I follow this guide for yolov7 qat https://github.com/NVIDIA-AI-IOT/yolo_deepstream/tree/main/yolov7_qat
In this repo BN layer in fused into Conv layer before ptq. Now I don’t want to fuse BN layer into Conv layers. I comment out 2 lines https://github.com/NVIDIA-AI-IOT/yolo_deepstream/blob/5af35bab7f6dfca7f1f32d44847b2a91786485f4/yolov7_qat/scripts/qat.py#L79 but when running I got an error
Traceback (most recent call last):
File "scripts/qat_BN.py", line 338, in <module>
cmd_quantize(
File "scripts/qat_BN.py", line 179, in cmd_quantize
quantize.apply_custom_rules_to_quantizer(model, export_onnx)

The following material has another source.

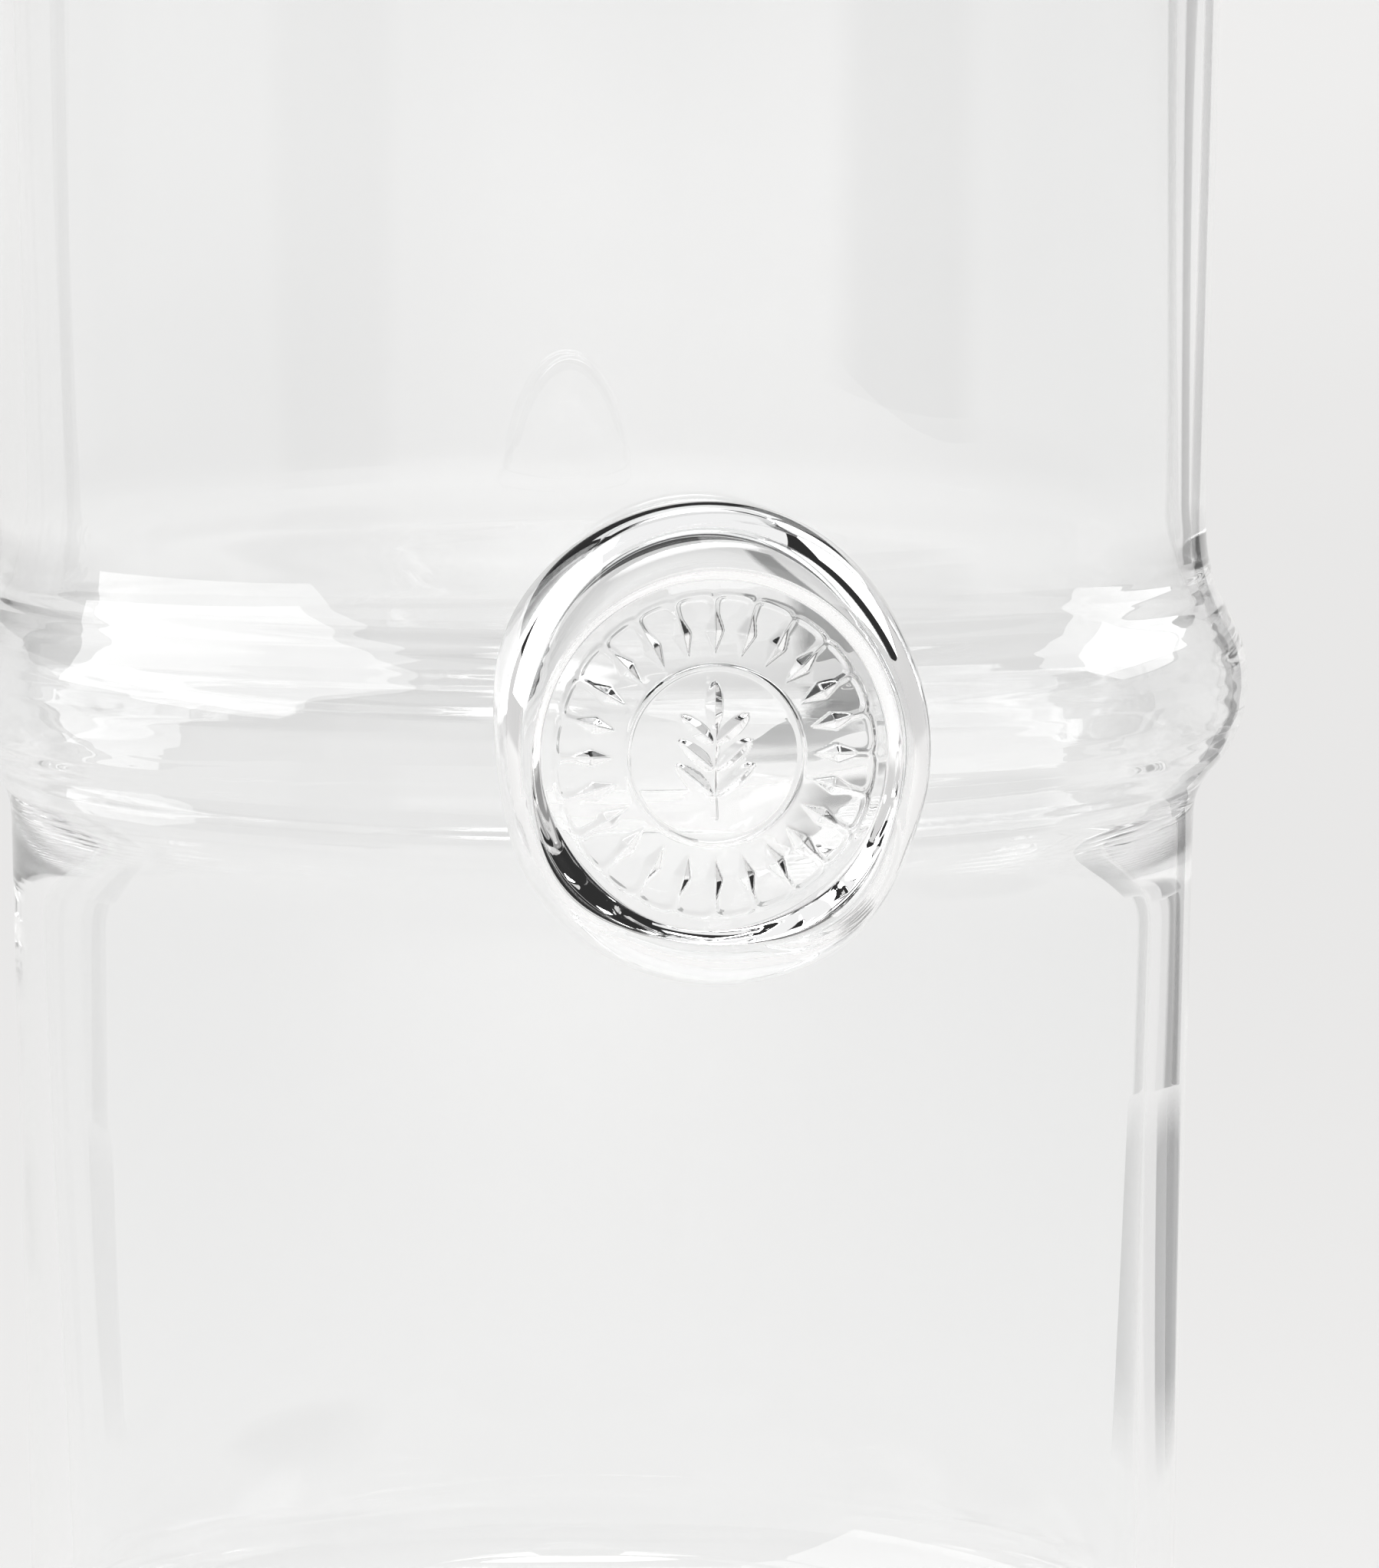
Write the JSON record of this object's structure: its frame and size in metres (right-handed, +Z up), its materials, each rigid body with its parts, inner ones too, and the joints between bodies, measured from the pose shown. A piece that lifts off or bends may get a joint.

File "/yolov7_custom_dataset/quantization/quantize.py", line 222, in apply_custom_rules_to_quantizer
export_onnx(model, "quantization-custom-rules-temp.onnx")
File "scripts/qat_BN.py", line 138, in export_onnx
quantize.export_onnx(model, dummy, file, opset_version=13,
File "/yolov7_custom_dataset/quantization/quantize.py", line 394, in export_onnx
torch.onnx.export(model, input, file, *args, **kwargs)
File "/usr/local/lib/python3.8/dist-packages/torch/onnx/utils.py", line 506, in export
_export(
File "/usr/local/lib/python3.8/dist-packages/torch/onnx/utils.py", line 1548, in _export
graph, params_dict, torch_out = _model_to_graph(
File "/usr/local/lib/python3.8/dist-packages/torch/onnx/utils.py", line 1180, in _model_to_graph
params_dict = _C._jit_pass_onnx_constant_fold(
RuntimeError: Expected all tensors to be on the same device, but found at least two devices, cuda:0 and cpu! (when checking argument for argument index in method wrapper_CUDA__index_select)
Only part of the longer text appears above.